The biggest expense on consulting went to Stokes’ main consultants Jason Hebert and Scott Hobbs at The Political Firm in Baton Rouge – some $54,000. But most of that expenditure was for actual deliverables…

All told, that means Stokes’ campaign spent around $156,000 on consultants, not including the Ax Media TV buy. Of that number you’re talking about at least $104,000 is straight retainers and consulting fees. This for a campaign which netted 164,000 votes, so the consultants made just under $1 a vote.

And again, that’s as of October 17. You can be sure the campaign spent more than that in the final days.

And then there’s fourth-place Rick Edmonds, who loaned his campaign at least $170,000 from personal funds in the final days of the race to run attack ads against Ardoin when it was pretty clear he wasn’t going to win. That came after Edmonds had spent $228,000 by the Oct. 17 filing deadline, meaning he might well have come close to the $435,000 spent by Stokes in the race (we suspect Edmonds probably fell short of Stokes by $50,000 or so) – but the fact that Edmonds barely edged Stokes with a 165,000 vote total spares his dignity to an extent.

Still, Edmonds’ campaign was also something of a boon for the consultants. There was $26,500 for his general consultant J Hudson…

And there was $4,200 to Burland & Maloy for handling the accounting and filing.

And there was $25,000 to Roy Fletcher, his media consultant – a number which absolutely escalated after October 17…

Plus $18,000 to pollster John Couvillon…

Another $2,600 to political consultant Sarah Harbison to work the New Orleans area for the campaign…

Some $8,800 was spent on Rachel Burge to serve as the campaign’s scheduler…

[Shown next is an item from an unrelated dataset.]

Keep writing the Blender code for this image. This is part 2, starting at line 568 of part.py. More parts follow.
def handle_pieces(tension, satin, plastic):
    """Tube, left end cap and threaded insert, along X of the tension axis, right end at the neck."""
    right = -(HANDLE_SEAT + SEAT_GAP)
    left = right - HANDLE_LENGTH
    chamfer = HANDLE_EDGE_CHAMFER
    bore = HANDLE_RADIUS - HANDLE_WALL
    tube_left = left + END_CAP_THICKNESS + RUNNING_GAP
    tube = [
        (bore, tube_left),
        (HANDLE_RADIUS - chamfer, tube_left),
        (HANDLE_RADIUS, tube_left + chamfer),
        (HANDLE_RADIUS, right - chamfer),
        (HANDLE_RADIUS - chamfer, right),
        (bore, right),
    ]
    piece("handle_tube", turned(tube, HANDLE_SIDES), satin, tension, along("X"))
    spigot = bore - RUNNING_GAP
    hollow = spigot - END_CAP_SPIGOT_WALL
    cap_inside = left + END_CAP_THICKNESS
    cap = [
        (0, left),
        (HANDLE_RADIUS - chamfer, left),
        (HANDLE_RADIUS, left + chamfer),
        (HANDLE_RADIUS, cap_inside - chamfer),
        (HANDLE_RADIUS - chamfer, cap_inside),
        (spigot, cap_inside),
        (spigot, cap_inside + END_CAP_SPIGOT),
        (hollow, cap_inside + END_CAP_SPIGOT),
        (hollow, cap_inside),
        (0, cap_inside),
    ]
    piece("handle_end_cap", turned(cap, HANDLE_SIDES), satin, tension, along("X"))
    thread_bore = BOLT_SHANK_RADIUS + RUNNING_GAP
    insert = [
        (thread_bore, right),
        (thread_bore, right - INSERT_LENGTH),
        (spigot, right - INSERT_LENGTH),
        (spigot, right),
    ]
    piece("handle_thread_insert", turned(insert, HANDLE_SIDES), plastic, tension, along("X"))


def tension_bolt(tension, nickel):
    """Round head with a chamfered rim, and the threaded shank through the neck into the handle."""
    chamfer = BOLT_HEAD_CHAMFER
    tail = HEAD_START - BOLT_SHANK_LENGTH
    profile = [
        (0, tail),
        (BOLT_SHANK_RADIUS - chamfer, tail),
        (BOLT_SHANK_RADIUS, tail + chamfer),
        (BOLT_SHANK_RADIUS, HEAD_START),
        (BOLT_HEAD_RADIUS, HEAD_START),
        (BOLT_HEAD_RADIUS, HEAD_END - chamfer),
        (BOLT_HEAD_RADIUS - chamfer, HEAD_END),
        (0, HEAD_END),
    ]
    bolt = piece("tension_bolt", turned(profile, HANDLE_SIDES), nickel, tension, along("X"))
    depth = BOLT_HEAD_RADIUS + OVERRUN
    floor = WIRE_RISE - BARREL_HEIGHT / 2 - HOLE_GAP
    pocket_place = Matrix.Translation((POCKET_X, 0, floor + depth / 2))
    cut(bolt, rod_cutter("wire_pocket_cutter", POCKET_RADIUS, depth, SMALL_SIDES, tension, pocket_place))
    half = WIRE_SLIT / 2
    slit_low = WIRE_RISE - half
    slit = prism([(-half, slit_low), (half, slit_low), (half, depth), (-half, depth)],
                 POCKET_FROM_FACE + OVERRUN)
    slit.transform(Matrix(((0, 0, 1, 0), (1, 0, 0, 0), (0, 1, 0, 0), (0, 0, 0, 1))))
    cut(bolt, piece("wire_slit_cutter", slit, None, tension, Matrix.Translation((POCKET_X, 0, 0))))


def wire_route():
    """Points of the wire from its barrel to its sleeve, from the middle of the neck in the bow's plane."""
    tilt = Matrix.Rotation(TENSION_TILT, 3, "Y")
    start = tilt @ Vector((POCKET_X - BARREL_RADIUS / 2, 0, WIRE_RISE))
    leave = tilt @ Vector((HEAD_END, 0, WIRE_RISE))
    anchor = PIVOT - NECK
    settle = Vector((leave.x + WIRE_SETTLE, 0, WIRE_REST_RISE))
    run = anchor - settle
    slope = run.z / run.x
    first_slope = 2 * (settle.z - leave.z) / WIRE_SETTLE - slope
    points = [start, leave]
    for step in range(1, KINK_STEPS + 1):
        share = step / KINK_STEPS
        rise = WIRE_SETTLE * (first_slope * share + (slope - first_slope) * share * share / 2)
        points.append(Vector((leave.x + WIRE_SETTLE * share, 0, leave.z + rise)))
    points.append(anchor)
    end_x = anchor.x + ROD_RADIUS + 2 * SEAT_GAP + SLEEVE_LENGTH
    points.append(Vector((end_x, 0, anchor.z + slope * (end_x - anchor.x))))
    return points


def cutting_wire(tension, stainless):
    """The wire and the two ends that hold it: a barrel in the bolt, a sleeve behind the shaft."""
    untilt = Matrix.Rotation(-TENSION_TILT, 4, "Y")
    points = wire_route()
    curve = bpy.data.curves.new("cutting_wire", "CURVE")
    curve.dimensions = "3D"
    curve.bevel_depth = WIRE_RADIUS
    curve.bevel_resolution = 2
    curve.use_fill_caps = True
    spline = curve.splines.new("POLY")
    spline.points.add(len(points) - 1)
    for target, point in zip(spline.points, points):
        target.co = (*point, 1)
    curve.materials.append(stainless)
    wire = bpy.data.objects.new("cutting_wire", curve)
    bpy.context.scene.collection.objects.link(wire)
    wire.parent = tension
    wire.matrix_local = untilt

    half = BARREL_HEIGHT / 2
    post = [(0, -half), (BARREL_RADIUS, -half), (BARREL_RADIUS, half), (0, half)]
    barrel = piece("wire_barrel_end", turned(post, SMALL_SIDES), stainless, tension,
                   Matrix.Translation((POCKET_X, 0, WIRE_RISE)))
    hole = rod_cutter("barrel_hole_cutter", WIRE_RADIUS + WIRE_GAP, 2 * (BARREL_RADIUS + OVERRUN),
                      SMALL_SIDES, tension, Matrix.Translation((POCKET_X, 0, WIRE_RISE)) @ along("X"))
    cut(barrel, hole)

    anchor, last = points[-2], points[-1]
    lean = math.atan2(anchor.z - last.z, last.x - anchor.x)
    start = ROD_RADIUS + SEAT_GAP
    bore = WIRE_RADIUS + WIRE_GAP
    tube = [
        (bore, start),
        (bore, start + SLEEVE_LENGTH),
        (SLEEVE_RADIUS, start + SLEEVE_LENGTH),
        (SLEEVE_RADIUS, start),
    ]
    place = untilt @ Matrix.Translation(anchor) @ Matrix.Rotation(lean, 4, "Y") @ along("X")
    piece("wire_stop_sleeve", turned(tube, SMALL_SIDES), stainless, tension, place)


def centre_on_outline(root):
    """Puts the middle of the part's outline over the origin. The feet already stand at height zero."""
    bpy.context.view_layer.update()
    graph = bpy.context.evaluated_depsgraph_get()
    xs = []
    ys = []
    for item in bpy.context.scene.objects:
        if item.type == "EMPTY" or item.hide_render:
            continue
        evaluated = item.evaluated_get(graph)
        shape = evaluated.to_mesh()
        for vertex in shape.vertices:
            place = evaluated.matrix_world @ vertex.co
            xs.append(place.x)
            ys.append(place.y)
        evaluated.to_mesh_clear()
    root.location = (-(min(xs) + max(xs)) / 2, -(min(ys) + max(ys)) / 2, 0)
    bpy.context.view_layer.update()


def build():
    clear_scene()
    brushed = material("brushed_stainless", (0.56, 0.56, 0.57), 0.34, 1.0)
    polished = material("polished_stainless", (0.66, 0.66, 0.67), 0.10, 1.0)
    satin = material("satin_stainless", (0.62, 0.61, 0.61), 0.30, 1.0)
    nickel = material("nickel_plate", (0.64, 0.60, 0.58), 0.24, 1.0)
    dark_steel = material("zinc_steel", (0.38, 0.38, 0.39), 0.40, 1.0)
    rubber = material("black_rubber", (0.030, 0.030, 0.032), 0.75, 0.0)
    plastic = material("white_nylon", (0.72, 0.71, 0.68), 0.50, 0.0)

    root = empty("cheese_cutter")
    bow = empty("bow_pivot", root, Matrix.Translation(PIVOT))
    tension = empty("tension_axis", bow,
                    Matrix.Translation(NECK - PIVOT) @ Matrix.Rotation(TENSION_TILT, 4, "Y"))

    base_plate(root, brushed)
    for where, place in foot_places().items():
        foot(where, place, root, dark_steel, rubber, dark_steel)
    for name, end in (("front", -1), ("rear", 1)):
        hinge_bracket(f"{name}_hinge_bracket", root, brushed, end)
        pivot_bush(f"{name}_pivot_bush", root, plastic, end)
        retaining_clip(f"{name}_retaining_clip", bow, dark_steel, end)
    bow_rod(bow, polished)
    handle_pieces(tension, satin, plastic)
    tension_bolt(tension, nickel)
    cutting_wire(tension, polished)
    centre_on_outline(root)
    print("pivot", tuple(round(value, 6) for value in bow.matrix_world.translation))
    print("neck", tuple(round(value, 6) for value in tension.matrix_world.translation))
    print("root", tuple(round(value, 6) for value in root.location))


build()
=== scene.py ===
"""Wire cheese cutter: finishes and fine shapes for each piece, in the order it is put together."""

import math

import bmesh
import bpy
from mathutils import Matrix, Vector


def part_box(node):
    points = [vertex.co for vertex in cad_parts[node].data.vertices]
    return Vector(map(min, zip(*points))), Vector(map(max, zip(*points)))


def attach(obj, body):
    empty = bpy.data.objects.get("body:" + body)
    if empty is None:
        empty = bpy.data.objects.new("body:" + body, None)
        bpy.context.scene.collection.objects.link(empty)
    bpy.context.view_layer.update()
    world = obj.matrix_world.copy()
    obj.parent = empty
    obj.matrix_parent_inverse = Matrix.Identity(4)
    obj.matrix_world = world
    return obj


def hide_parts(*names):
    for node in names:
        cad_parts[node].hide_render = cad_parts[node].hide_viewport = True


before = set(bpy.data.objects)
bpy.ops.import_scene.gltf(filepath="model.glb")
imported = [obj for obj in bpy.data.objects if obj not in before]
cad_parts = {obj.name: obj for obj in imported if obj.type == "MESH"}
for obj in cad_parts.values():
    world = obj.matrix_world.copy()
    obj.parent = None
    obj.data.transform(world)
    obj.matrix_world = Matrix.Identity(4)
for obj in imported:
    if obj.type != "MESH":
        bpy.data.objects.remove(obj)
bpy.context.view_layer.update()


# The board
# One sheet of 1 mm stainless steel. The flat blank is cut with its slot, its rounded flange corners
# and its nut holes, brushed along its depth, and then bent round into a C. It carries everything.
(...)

And $12,500 on Delia Taylor as the campaign’s communications director…

 

Plus about $20,000 to Allee Bautsch, the campaign’s fundraiser…

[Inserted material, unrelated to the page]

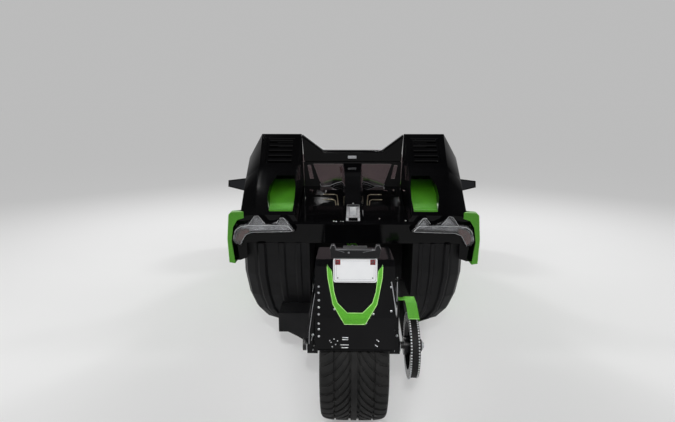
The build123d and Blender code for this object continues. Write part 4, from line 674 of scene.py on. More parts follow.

So that’s just shy of $120,000 paid to consultants as of Oct. 17, which was more than half of everything Edmonds spent.

And here’s the Republican campaign which made the runoff. Kyle Ardoin’s consultant expenses were quite a bit less as a fraction of his overall campaign expenses.

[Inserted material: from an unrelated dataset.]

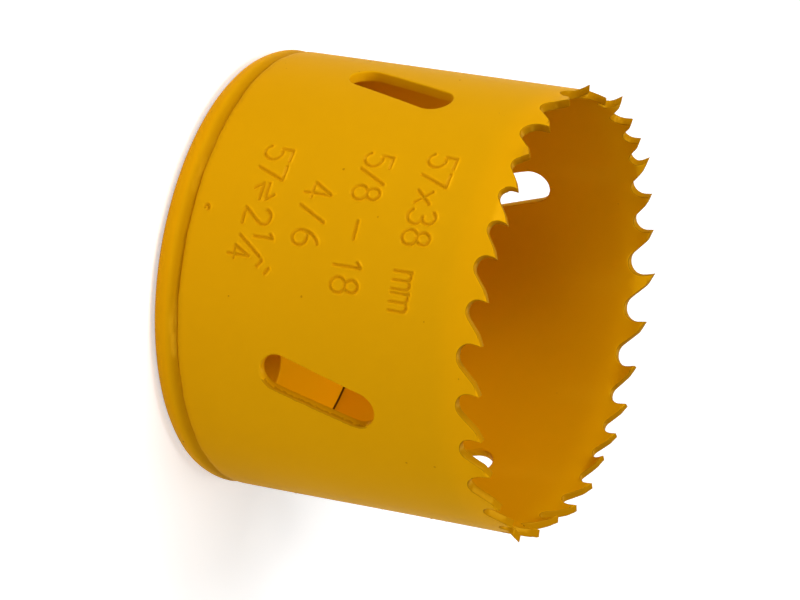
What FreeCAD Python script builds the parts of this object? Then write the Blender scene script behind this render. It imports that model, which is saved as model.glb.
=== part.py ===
import FreeCAD, Part
import math
import os

os.makedirs("parts", exist_ok=True)

# Hole saw that stands on its back, with its teeth up. The origin is the middle of the
# back face and +Z is the axis of rotation. Angles run from -Y, positive towards +X, and
# the saw turns that way as it cuts. Sizes are in millimetres and degrees.

# Cup
body_diameter = 56.0
wall_thickness = 1.3
cup_height = 44.6

# End plate
plate_thickness = 5.7
shoulder_height = 4.1
weld_gap = 0.03
spigot_chamfer = 0.35
back_edge_radius = 2.7
weld_groove_depth = 0.42

# Arbor thread, 5/8 inch with 18 turns to the inch, at its minor diameter
thread_bore_diameter = 14.5
thread_chamfer = 0.7

# Drive pin holes
pin_hole_count = 4
pin_hole_diameter = 6.6
pin_circle_diameter = 26.0
pin_hole_angle = 83.0

# Slots that let the sawn plug be pushed out
slot_angles = (30.2, 126.0, 213.2, 299.8)
slot_length = 15.6
slot_width = 4.8
slot_slant = 17.5
slot_centre_height = 23.0

# Tooth strip: each letter is the pitch from one tip to the next, from the seam round
strip_pattern = "CCCMFFFMCCCMMFFMMCCCCFFFMMCCCCM"
seam_angle = 80.5
least_seam_pitch = 3.2
coarse_pitch = 6.25
coarse_gullet_depth = 3.05
coarse_gullet_radius = 1.75
coarse_land = 1.65
middle_pitch = 5.35
middle_gullet_depth = 2.45
middle_gullet_radius = 1.4
middle_land = 1.5
fine_pitch = 4.6
fine_gullet_depth = 2.0
fine_gullet_radius = 1.15
fine_land = 1.3

# Tooth form. The set pattern tells for each tooth whether it leans out, in or not at all
rake_angle = 12.0
relief_angle = 25.0
tip_flat = 0.1
tooth_set = 0.85
set_share = 0.68
set_pattern = "SISSISSISOSSOSSOIOOSOSISSSSSISSO"

# Radii that the sizes above give
body_radius = body_diameter / 2
bore_radius = body_radius - wall_thickness
tip_radius = body_radius + tooth_set
spigot_radius = bore_radius - weld_gap

# Reach of a cutting tool past the face that it opens
reach = 3.0

TOOTH_KINDS = {
    "C": (coarse_pitch, coarse_gullet_depth, coarse_gullet_radius, coarse_land),
    "M": (middle_pitch, middle_gullet_depth, middle_gullet_radius, middle_land),
    "F": (fine_pitch, fine_gullet_depth, fine_gullet_radius, fine_land),
}

SET_WAYS = {"O": 1, "I": -1, "S": 0}

AXIS = FreeCAD.Vector(0, 0, 1)
ORIGIN = FreeCAD.Vector(0, 0, 0)


def point(x, y, z):
    return FreeCAD.Vector(x, y, z)


def turned(shape, angle):
    """A shape made on the -Y side, turned about the axis to its angle."""
    placed = shape.copy()
    placed.rotate(ORIGIN, AXIS, angle)
    return placed


def revolved(corners, start=0.0, sweep=360.0):
    """Solid of revolution of an outline of (radius, height) corners."""
    points = [point(0, -radius, height) for radius, height in corners]
    face = Part.Face(Part.makePolygon(points + points[:1]))
    return turned(face.revolve(ORIGIN, AXIS, sweep), start)


def tooth_steps():
    """Walks the strip from the seam: each tooth's letter and the pitch behind its tip."""
    left = math.pi * body_diameter
    steps = []
    while True:
        letter = strip_pattern[len(steps) % len(strip_pattern)]
        pitch = TOOTH_KINDS[letter][0]
        if left < pitch + least_seam_pitch:
            break
        steps.append((letter, pitch))
        left -= pitch
    closing = "C" if left >= coarse_pitch else "M" if left >= middle_pitch else "F"
    steps.append((closing, left))
    return steps


def gullet_cutter(letter, pitch, start):
    """The gap from one tip to the next: hooked face, round gullet, hollow back and land."""
    depth, radius, land = TOOTH_KINDS[letter][1:]
    half_angle = pitch / body_radius / 2
    left = -tip_radius * math.sin(half_angle)
    right = -left
    rake = math.radians(rake_angle)
    relief = math.radians(relief_angle)
    # The round gullet touches the face, which leans back under the tip
    centre_z = cup_height - depth + radius
    centre_x = left + (radius + (centre_z - cup_height) * math.sin(rake)) / math.cos(rake)
    face_end = point(centre_x - radius * math.cos(rake), 0, centre_z + radius * math.sin(rake))
    bottom = point(centre_x, 0, cup_height - depth)
    # The hollow back leaves the gullet along its tangent and ends at the land
    kink_x = right - tip_flat - land * math.cos(relief)
    kink_z = cup_height - land * math.sin(relief)
    away = math.atan2(kink_z - centre_z, kink_x - centre_x)
    turn = math.acos(radius / math.hypot(kink_x - centre_x, kink_z - centre_z))
    back_start = point(
        centre_x + radius * math.cos(away - turn), 0, centre_z + radius * math.sin(away - turn)
    )
    above = cup_height + reach
    edges = [
        Part.LineSegment(point(left, 0, above), point(left, 0, cup_height)),
        Part.LineSegment(point(left, 0, cup_height), face_end),
        Part.Arc(face_end, bottom, back_start),
        Part.LineSegment(back_start, point(kink_x, 0, kink_z)),
        Part.LineSegment(point(kink_x, 0, kink_z), point(right - tip_flat, 0, cup_height)),
        Part.LineSegment(point(right - tip_flat, 0, cup_height), point(right - tip_flat, 0, above)),
        Part.LineSegment(point(right - tip_flat, 0, above), point(left, 0, above)),
    ]
    face = Part.Face(Part.Wire([edge.toShape() for edge in edges]))
    face.translate(point(0, -tip_radius - reach, 0))
    cutter = face.extrude(point(0, wall_thickness + 2 * tooth_set + 2 * reach, 0))
    return turned(cutter, start + math.degrees(half_angle))


def set_teeth(steps, starts, cutters):
    """For the teeth that lean: the sectors cut off the upright wall, and the leaning tops."""
    upright = []
    leaning = []
    for place, (letter, pitch) in enumerate(steps):
        lean = tooth_set * SET_WAYS[set_pattern[place % len(set_pattern)]]
        if not lean:
            continue
        ahead = (place + 1) % len(steps)
        depth = min(TOOTH_KINDS[letter][1], TOOTH_KINDS[steps[ahead][0]][1])
        bend = cup_height - set_share * depth
        sweep = math.degrees(pitch / body_radius)
        above = cup_height + reach
        sector = [
            (bore_radius - reach, bend),
            (body_radius + reach, bend),
            (body_radius + reach, above),
            (bore_radius - reach, above),
        ]
        top = [
            (bore_radius, bend),
            (body_radius, bend),
            (body_radius + lean, cup_height),
            (bore_radius + lean, cup_height),
        ]
        upright.append(revolved(sector, starts[place], sweep))
        leaning.append(revolved(top, starts[place], sweep).cut([cutters[place], cutters[ahead]]))
    return upright, leaning


def slot_cutter(angle):
    """A round-ended slot through the wall, its length slanted from the axis."""
    half_run = (slot_length - slot_width) / 2
    half_width = slot_width / 2
    edges = [
        Part.LineSegment(point(-half_width, 0, -half_run), point(-half_width, 0, half_run)),
        Part.Arc(
            point(-half_width, 0, half_run),
            point(0, 0, half_run + half_width),
            point(half_width, 0, half_run),
        ),
        Part.LineSegment(point(half_width, 0, half_run), point(half_width, 0, -half_run)),
        Part.Arc(
            point(half_width, 0, -half_run),
            point(0, 0, -half_run - half_width),
            point(-half_width, 0, -half_run),
        ),
    ]
    face = Part.Face(Part.Wire([edge.toShape() for edge in edges]))
    face.rotate(ORIGIN, FreeCAD.Vector(0, 1, 0), slot_slant)
    face.translate(point(0, -body_radius - reach, slot_centre_height))
    return turned(face.extrude(point(0, wall_thickness + 2 * reach, 0)), angle)


def cup_wall():
    """The rolled strip: a plain ring, the teeth cut and set on its edge, and the slots."""
    wall = revolved(
        [
            (bore_radius, shoulder_height),
            (body_radius, shoulder_height),
            (body_radius, cup_height),
            (bore_radius, cup_height),
        ]
    )
    steps = tooth_steps()
    starts = [seam_angle]
    for letter, pitch in steps:
        starts.append(starts[-1] + math.degrees(pitch / body_radius))
    cutters = []
    for (letter, pitch), start in zip(steps, starts):
        cutters.append(gullet_cutter(letter, pitch, start))
    upright, leaning = set_teeth(steps, starts, cutters)
    wall = wall.cut(cutters + upright + [slot_cutter(angle) for angle in slot_angles])
    return wall.fuse(leaning).removeSplitter()


def thread_cutter():
    """The arbor hole through the end plate, with a chamfer at each mouth."""
    radius = thread_bore_diameter / 2
    mouth = radius + thread_chamfer
    corners = [
        (0, -reach),
        (mouth, -reach),
        (mouth, 0),
        (radius, thread_chamfer),
        (radius, plate_thickness - thread_chamfer),
        (mouth, plate_thickness),
        (mouth, plate_thickness + reach),
        (0, plate_thickness + reach),
    ]
    return revolved(corners)


def pin_hole_cutter():
    """A plain round hole through the end plate, on the circle of drive pins."""
    radius = pin_hole_diameter / 2
    top = plate_thickness + reach
    cutter = revolved([(0, -reach), (radius, -reach), (radius, top), (0, top)])
    cutter.translate(point(0, -pin_circle_diameter / 2, 0))
    return cutter


def end_plate():
    """The turned disc: rounded back edge, weld groove, shoulder and spigot."""
    inset = back_edge_radius * (1 - math.sqrt(0.5))
    corner_foot = point(0, back_edge_radius - body_radius, 0)
    corner_middle = point(0, inset - body_radius, inset)
    corner_side = point(0, -body_radius, back_edge_radius)
    groove = point(0, weld_groove_depth - body_radius, shoulder_height)
    shoulder = point(0, -spigot_radius, shoulder_height)
    spigot_top = point(0, -spigot_radius, plate_thickness - spigot_chamfer)
    floor_edge = point(0, spigot_chamfer - spigot_radius, plate_thickness)
    floor_middle = point(0, 0, plate_thickness)
    edges = [
        Part.LineSegment(ORIGIN, corner_foot),
        Part.Arc(corner_foot, corner_middle, corner_side),
        Part.LineSegment(corner_side, groove),
        Part.LineSegment(groove, shoulder),
        Part.LineSegment(shoulder, spigot_top),
        Part.LineSegment(spigot_top, floor_edge),
        Part.LineSegment(floor_edge, floor_middle),
        Part.LineSegment(floor_middle, ORIGIN),
    ]
    face = Part.Face(Part.Wire([edge.toShape() for edge in edges]))
    disc = face.revolve(ORIGIN, AXIS, 360)
    holes = [thread_cutter()]
    for place in range(pin_hole_count):
        holes.append(turned(pin_hole_cutter(), pin_hole_angle + place * 360 / pin_hole_count))
    return disc.cut(holes)


def main():
    pieces = {"cup_wall": cup_wall(), "end_plate": end_plate()}
    for name, shape in pieces.items():
        shape.exportStep(f"parts/{name}.step")
        print(name, "volume in cubic mm:", round(shape.Volume, 1))


main()
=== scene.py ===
import bmesh
import bpy
import math
import numpy as np
from mathutils import Matrix, Vector
from mathutils.geometry import delaunay_2d_cdt
from mathutils.kdtree import KDTree


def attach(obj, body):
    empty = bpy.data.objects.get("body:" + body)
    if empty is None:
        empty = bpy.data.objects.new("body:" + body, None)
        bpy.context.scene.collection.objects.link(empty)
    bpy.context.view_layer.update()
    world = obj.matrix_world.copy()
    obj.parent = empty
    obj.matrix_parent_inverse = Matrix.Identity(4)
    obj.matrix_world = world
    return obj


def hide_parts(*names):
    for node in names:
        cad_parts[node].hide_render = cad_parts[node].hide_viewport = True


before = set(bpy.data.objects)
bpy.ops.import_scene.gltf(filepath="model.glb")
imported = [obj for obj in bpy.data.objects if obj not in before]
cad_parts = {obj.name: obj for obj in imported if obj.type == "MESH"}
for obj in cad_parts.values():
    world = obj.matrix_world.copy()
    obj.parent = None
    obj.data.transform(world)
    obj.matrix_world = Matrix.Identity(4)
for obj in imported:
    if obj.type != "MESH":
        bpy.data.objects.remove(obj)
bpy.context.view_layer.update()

# A painted hole saw that stands on its back. The toothed strip and the end plate are laid
# out flat in millimetres, given soft paint edges and pressed marks, and then rolled or
# turned into place in metres. Angles run from -Y, positive towards +X.

MM = 0.001

# Points nearer than this are made one
MERGE_REACH = 0.002

# Cup
BODY_RADIUS = 28.0
WALL = 1.3
CUP_HEIGHT = 44.6
SHOULDER_HEIGHT = 4.1
GIRTH = 2 * math.pi * BODY_RADIUS

# Teeth: pitch, gullet depth, gullet radius and land for coarse, middle and fine
STRIP_PATTERN = "CCCMFFFMCCCMMFFMMCCCCFFFMMCCCCM"
TOOTH_KINDS = {"C": (6.25, 3.05, 1.75, 1.65), "M": (5.35, 2.45, 1.4, 1.5), "F": (4.6, 2.0, 1.15, 1.3)}
SEAM_ANGLE = 80.5
LEAST_SEAM_PITCH = 3.2
RAKE_ANGLE = 12.0
RELIEF_ANGLE = 25.0
TIP_FLAT = 0.1

# How each tooth is set, from the seam round: wide, outwards, a little outwards, straight, a
# little inwards or inwards, as a share of the tooth set. It leans from a share of its gullet's
# depth upwards, another share for the teeth set inwards, and part of the lean is a curve
TOOTH_SET = 0.85
SET_PATTERN = "SISSISSiSWSSOSSOiWoSOSiSSSSSiSSW"
SET_WAYS = {"W": 1.3, "O": 1.05, "o": 0.8, "S": 0.0, "i": -0.7, "I": -1.05}
SET_SHARE = 0.68
INWARD_SHARE = 1.0
SET_CURVE = 0.25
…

There’s $430 to Ford Soundesign for radio ad production.

There’s $13,500 to political consultant Lionel Rainey for consulting and website design.

There’s $7,500 to Holbrook Multimedia for TV ad production.

And that’s it. Everything else beyond the normal expenses for postage, event sponsorships and other things a campaign will spend petty cash on was spent on advertising – billboards, direct mail, radio and TV spots. Ardoin picked up 299,000 votes for less than $22,000 in consultant fees based on the Oct. 17 numbers. And that $22,000 was a very small fraction of the $210,000 or so Ardoin had spent by the Oct. 17 filing deadline.

One observation which can be made about this is that politicians talk all the time about fiscal conservatism and being good stewards of the public’s money. What we saw in this race was a lot of just plain wasteful spending, some of which came out of the candidates’ own wallets. That waste gives the lie, at least in part, to protestations of thrift by some of these politicians – if you’re not insistent on driving a good bargain for your own money or that of the people who support you financially, exactly how are voters supposed to believe you’ll do it with their tax dollars?

Please don’t take the above as a blanket condemnation of the consultants who earned large fees in this race. Some of those consultants are expensive because they’re quite good and have long records of success, and the work they do is worth every penny.

Others, though, don’t have such a record.

As this week goes along we’re going to have more commentary on this, and on lessons the Republican Party and its constituent groups, need to learn from what’s been a less-than-optimal, and less-than-efficient, statewide campaign.